Mr. Limato, 71, with his outsize personality, formal dress and lavish Academy Awards parties, has become something of a legend in the motion picture industry. In the past, he would most likely have been able to write his own ticket for as long as he pleased, because of his decades of service and the millions of dollars in profits his clients regularly delivered.
But as budgets for movies balloon and the Internet whittles away at box-office returns, the agencies have come under attack and are operating on tighter budgets. I.C.M. in particular, which sold a majority stake to Merrill Lynch and a Connecticut-based private equity group last year, is trying to control expenses.
The agency tried in recent months to move Mr. Limato away from daily management and into an emeritus-type position, something that would have stripped him of certain perks, like multiple assistants, but would have allowed him to keep direct involvement with his clients. The move would also have consolidated the power of Mr. Limato’s co-president, Chris Silbermann, 39.
Mr. Limato refused, according to both sides.
So I.C.M., which last year paid $70 million to acquire Mr. Silbermann’s television agency, the Broder Webb Chervin Silbermann Agency, decided in July to demote Mr. Limato, couching the decision in a news release as “a restructuring of I.C.M.’s motion picture department to deliver long-term growth.” The decision to trumpet the move — agencies are notoriously tight-lipped — stunned the industry.
The legal spat turned on a California statute that dates to the era of Hollywood’s star system, a time when studios controlled actors under long-term contracts. Boiled down, the 1931 law says that a personal services contract may not be enforced beyond seven years. The actress Olivia de Havilland used the seven-year rule in 1944 to void her contract with Warner Brothers.

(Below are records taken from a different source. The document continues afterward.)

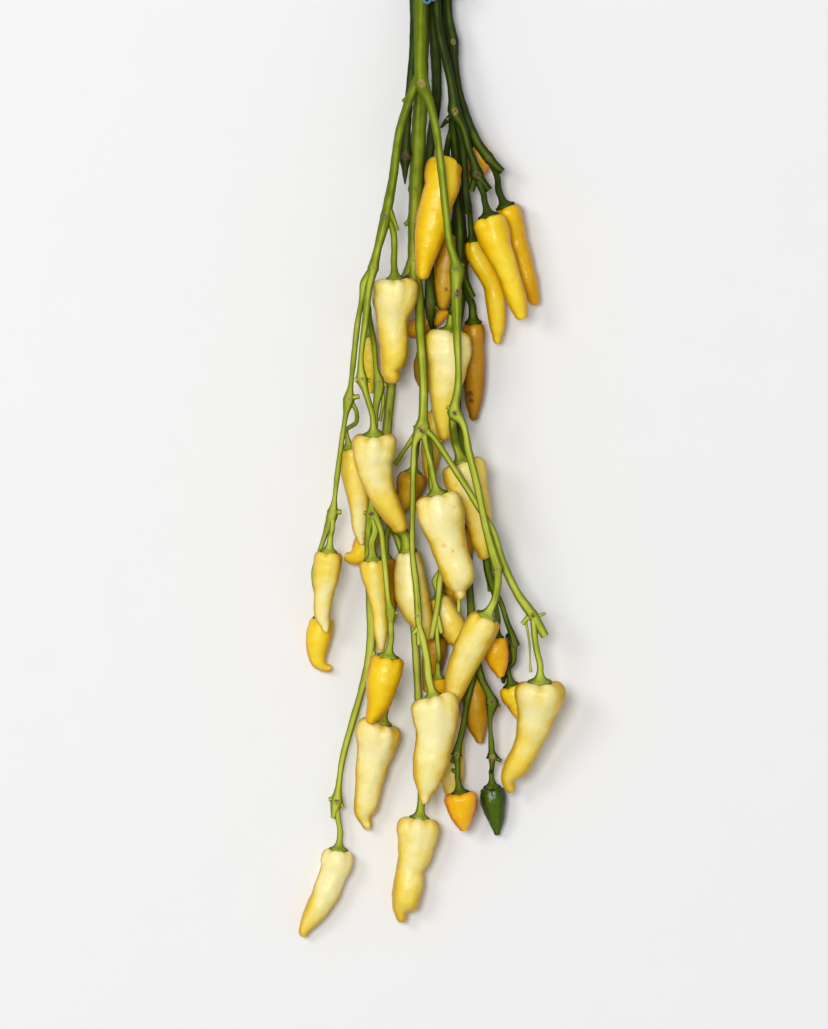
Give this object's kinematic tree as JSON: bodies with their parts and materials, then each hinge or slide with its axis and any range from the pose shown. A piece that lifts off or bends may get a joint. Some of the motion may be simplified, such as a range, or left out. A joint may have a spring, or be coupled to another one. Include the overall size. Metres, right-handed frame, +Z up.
{
  "type": "hanging bunch of chillies",
  "caption": "Hanging bunch of fresh yellow, cream and orange chillies on their cut green branches, tied with a blue cord; laid on its back.",
  "frame": {"origin": "on the surface that the bunch lies on, below the middle of its bounding box", "axes": "+Y along the bunch, from the fruits to the tie; +Z up from the surface, towards the side that shows; +X to the right of that side"},
  "size_m": [0.1328, 0.5144, 0.0518],
  "materials": {
    "skin_cream": "glossy fruit skin",
    "skin_yellow": "glossy fruit skin",
    "skin_golden": "glossy fruit skin",
    "skin_orange": "glossy fruit skin",
    "skin_green": "glossy fruit skin",
    "stem_light": "ribbed green stem",
    "stem_dark": "ribbed green stem, shaded",
    "tie_blue": "twisted plastic cord"
  },
  "bodies": {
    "root": {"chilli_01": "skin_yellow", "chilli_02": "skin_golden", "chilli_03": "skin_orange", "chilli_04": "skin_yellow", "chilli_05": "skin_yellow", "chilli_06": "skin_yellow", "chilli_07": "skin_orange", "chilli_08": "skin_cream", "chilli_09": "skin_yellow", "chilli_10": "skin_cream", "chilli_11": "skin_golden", "chilli_12": "skin_golden", "chilli_13": "skin_cream", "chilli_14": "skin_golden", "chilli_15": "skin_cream", "chilli_16": "skin_cream", "chilli_17": "skin_yellow", "chilli_18": "skin_cream", "chilli_19": "skin_yellow", "chilli_20": "skin_cream", "chilli_21": "skin_golden", "chilli_22": "skin_cream", "chilli_23": "skin_cream", "chilli_24": "skin_golden", "chilli_25": "skin_cream", "chilli_26": "skin_cream", "chilli_27": "skin_golden", "chilli_28": "skin_cream", "chilli_29": "skin_cream", "chilli_30": "skin_cream", "chilli_31": "skin_cream", "chilli_32": "skin_cream", "chilli_33": "skin_yellow", "chilli_34": "skin_cream", "chilli_35": "skin_yellow", "chilli_36": "skin_orange", "chilli_37": "skin_green", "chilli_38": "skin_orange", "chilli_39": "skin_green", "chilli_40": "skin_golden", "chilli_41": "skin_cream", "chilli_42": "skin_orange", "chilli_43": "skin_golden", "stem_front": "stem_light", "stem_centre": "stem_light", "stem_right": "stem_dark", "stem_far_right": "stem_dark", "stem_far_left": "stem_dark", "stem_middle_back": "stem_dark", "stem_low_right": "stem_dark", "tie_band": "tie_blue", "tie_loop": "tie_blue"}
  },
  "joints": []
}
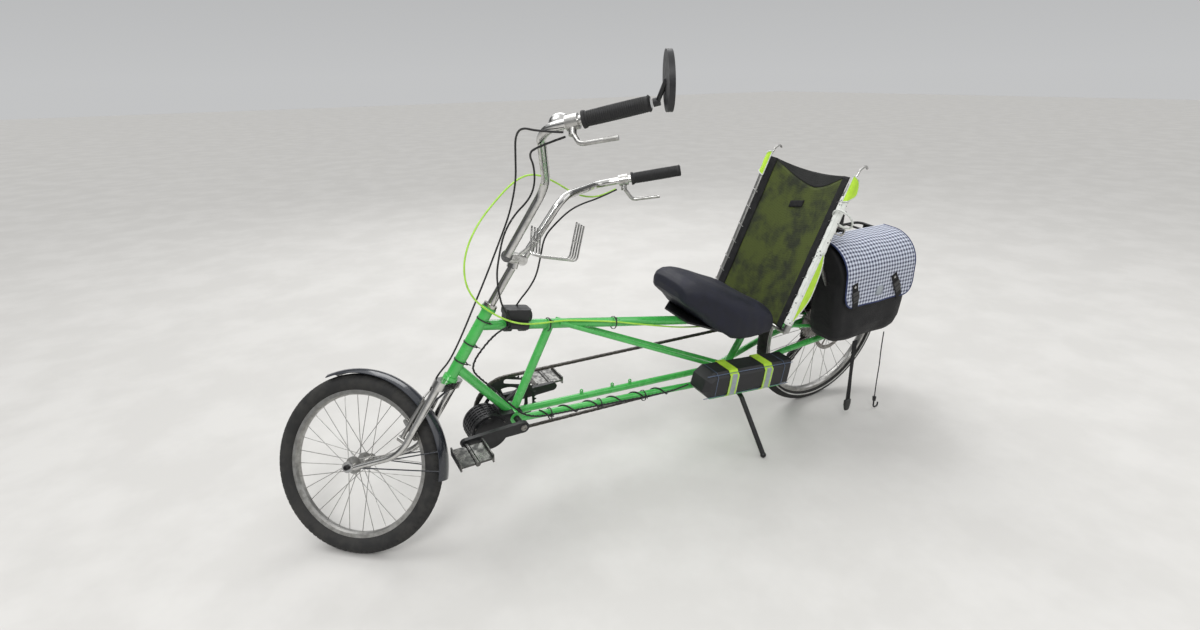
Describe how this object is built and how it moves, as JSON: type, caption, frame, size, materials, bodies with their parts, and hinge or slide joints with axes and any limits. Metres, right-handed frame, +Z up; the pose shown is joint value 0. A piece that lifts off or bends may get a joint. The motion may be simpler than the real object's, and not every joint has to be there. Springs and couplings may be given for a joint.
{
  "type": "recumbent bicycle with electric mid-drive",
  "caption": "Long-wheelbase two-wheeled recumbent cycle with mesh-back seat, tall steering bars, mid-drive motor, side battery and carrier bags, parked leaning on its side stand.",
  "frame": {"origin": "on the floor under the middle of the whole bicycle as it stands parked", "axes": "+X forward along the bicycle, +Y to the rider's left, +Z up from the floor"},
  "size_m": [2.2228, 0.8248, 1.2868],
  "materials": {
    "bag_fabric": "coated canvas",
    "bare_alloy": "brushed, slightly dulled",
    "black_metal": "satin black",
    "black_plastic": "moulded",
    "chrome": "bright plate",
    "cushion_fabric": "stretched cover cloth",
    "frame_green": "glossy green enamel with small chips",
    "guard_plastic": "polished black",
    "lime_cable": "cable housing",
    "mesh_fabric": "open woven mesh",
    "neon_fabric": "reflective tape cloth",
    "rubber": "matt",
    "steel": "oiled steel",
    "tyre": "dull rubber with road dust"
  },
  "bodies": {
    "frame": {"battery": "black_plastic", "battery_straps": "neon_fabric", "battery_tray": "frame_green", "bottom_bracket": "frame_green", "cable_lock": "black_plastic", "chain": "steel", "chainstays": "frame_green", "control_cables": "rubber", "cord_hook": "black_plastic", "derailleur": "black_metal", "down_tube": "frame_green", "frame_cable": "rubber", "hanging_cord": "rubber", "hanging_strap": "bag_fabric", "head_tube": "frame_green", "lower_tubes": "frame_green", "mid_stays": "frame_green", "motor": "black_metal", "pannier_left": "bag_fabric", "pannier_right": "bag_fabric", "rack": "black_metal", "rear_brake": "black_metal", "rear_upright": "frame_green", "riser_tube": "frame_green", "seat_clips": "bare_alloy", "seat_cover": "neon_fabric", "seat_cushion": "cushion_fabric", "seat_frame": "bare_alloy", "seat_mesh": "mesh_fabric", "seat_pan": "black_metal", "seat_stays": "frame_green", "seat_struts": "bare_alloy", "shift_cable": "lime_cable", "stand_bracket": "black_metal", "top_tube": "frame_green"},
    "steering": {"bell": "chrome", "bottle_cage": "chrome", "brake_levers": "bare_alloy", "fork": "chrome", "front_brake": "bare_alloy", "front_brake_cable": "rubber", "front_mudguard": "guard_plastic", "grips": "rubber", "handlebar": "chrome", "mirror": "black_plastic", "stem": "chrome"},
    "front_wheel": {"front_hub": "bare_alloy", "front_rim": "bare_alloy", "front_tyre": "tyre"},
    "rear_wheel": {"cassette": "steel", "rear_hub": "bare_alloy", "rear_rim": "bare_alloy", "rear_rotor": "steel", "rear_tyre": "tyre"},
    "crankset": {"chainring": "black_metal", "crankset": "black_metal"},
    "pedal_left": {"pedal_left": "bare_alloy"},
    "pedal_right": {"pedal_right": "bare_alloy"},
    "kickstand": {"kickstand": "black_metal"}
  },
  "joints": [
    {"name": "steering_turn", "type": "hinge", "parent": "frame", "child": "steering", "pos_m": [0.66038, -0.11564, 0.48297], "axis": [-0.5446, 0.0767, 0.8352], "range_deg": [0, 99], "deforming": ["shift_cable", "control_cables"]},
    {"name": "front_wheel_spin", "type": "hinge", "parent": "steering", "child": "front_wheel", "pos_m": [0.91362, -0.22391, 0.23538], "axis": [0.6378, 0.6846, 0.3529], "continuous": true},
    {"name": "rear_wheel_spin", "type": "hinge", "parent": "frame", "child": "rear_wheel", "pos_m": [-0.79345, -0.13091, 0.31675], "axis": [0, 0.9958, -0.0915], "continuous": true},
    {"name": "crank_spin", "type": "hinge", "parent": "frame", "child": "crankset", "pos_m": [0.49055, -0.13124, 0.31315], "axis": [0, 0.9958, -0.0915], "continuous": true},
    {"name": "pedal_left_spin", "type": "hinge", "parent": "crankset", "child": "pedal_left", "pos_m": [0.66055, -0.13125, 0.31313], "axis": [0, 0.9958, -0.0915], "continuous": true},
    {"name": "pedal_right_spin", "type": "hinge", "parent": "crankset", "child": "pedal_right", "pos_m": [0.32055, -0.13124, 0.31317], "axis": [0, 0.9958, -0.0915], "continuous": true},
    {"name": "kickstand_fold", "type": "hinge", "parent": "frame", "child": "kickstand", "pos_m": [-0.32346, -0.09137, 0.2006], "axis": [-0.0363, 0.7337, 0.6785], "range_deg": [0, 75.29]}
  ]
}
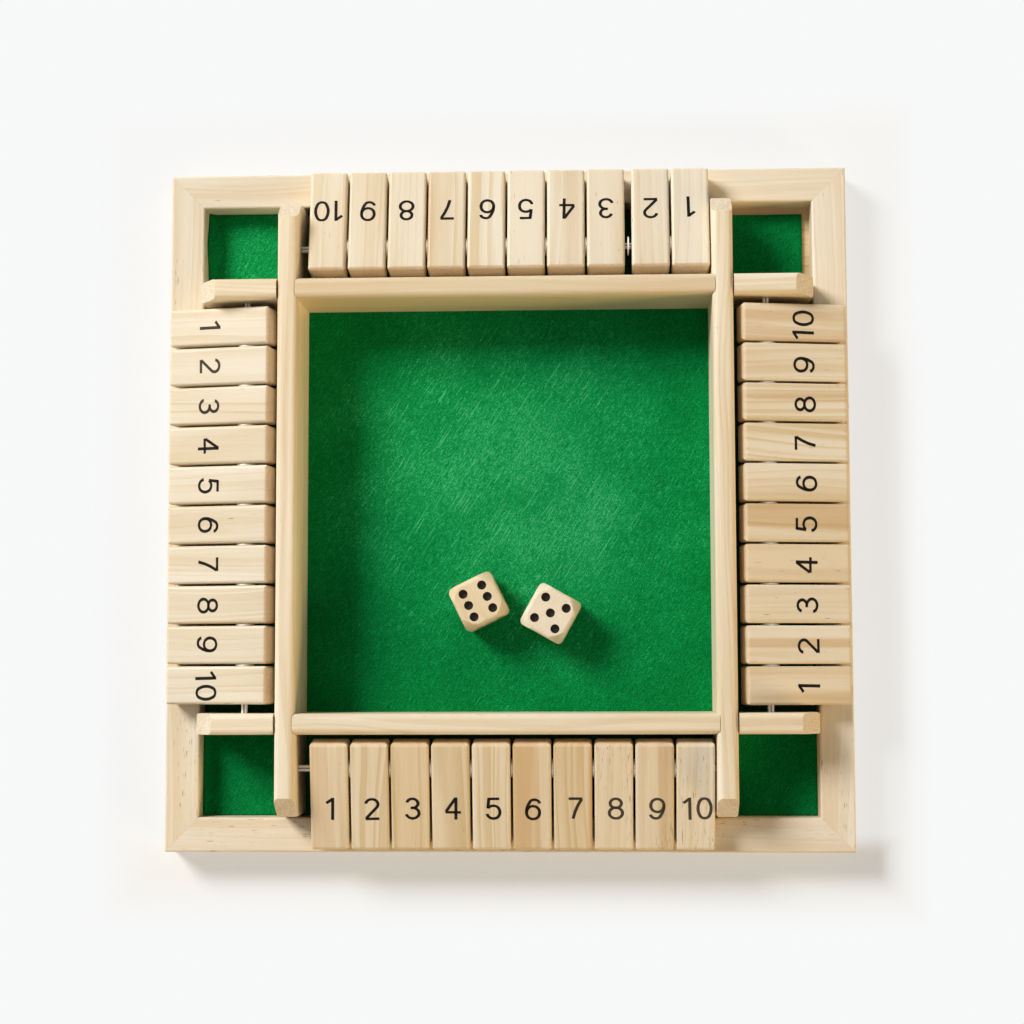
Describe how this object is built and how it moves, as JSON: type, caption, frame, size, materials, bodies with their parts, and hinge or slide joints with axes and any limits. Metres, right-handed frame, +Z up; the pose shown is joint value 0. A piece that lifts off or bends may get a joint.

I.C.M. lawyers argued that they were seeking to enforce a new contract that Mr. Limato signed last year. Mr. Limato’s position is that a series of contracts without any break is the same thing as one long contract. Since he worked continuously at I.C.M. since 1988, parts of his contract were void under the seven-year rule, Mr. Limato’s lawyers argued.
The agency has much at stake. Although a powerhouse in television, I.C.M. is struggling to maintain a toehold on the movie side. As more powerful rivals lured clients like Julia Roberts over the years, I.C.M. failed to attract replacements of similar caliber.
I.C.M. is hopeful that at least some of Mr. Limato’s clients will stay behind. Although none have given hints of their plans, most have worked with Mr. Limato for the bulk of their careers and are expected to remain loyal to him.
Losing Mr. Limato’s clients could lead to the defection of other I.C.M. agents and actors and — because stars like to be around stars — would probably make it harder for the agency to rebuild its motion picture department.
The battle at I.C.M. has been unusually divisive in Hollywood, with factions lining up on both sides and blogs like Deadline Hollywood Daily chronicling the twists and turns in minute detail. In one corner are traditionalists who cite the industry’s habit of treating its atavistic executives with high respect, whether deserved or not. Others see a twist on “Sunset Boulevard,” in which a star agent cannot let go.
Generational shifts at Hollywood’s talent agencies are typically rancorous. In 2004, William Morris endured agent defections and firings after a rift on the board over the company’s direction. Creative Artists Agency, now Hollywood’s most pre-eminent talent representative, weathered a similar storm in 1995, when three of the agency’s founding partners left.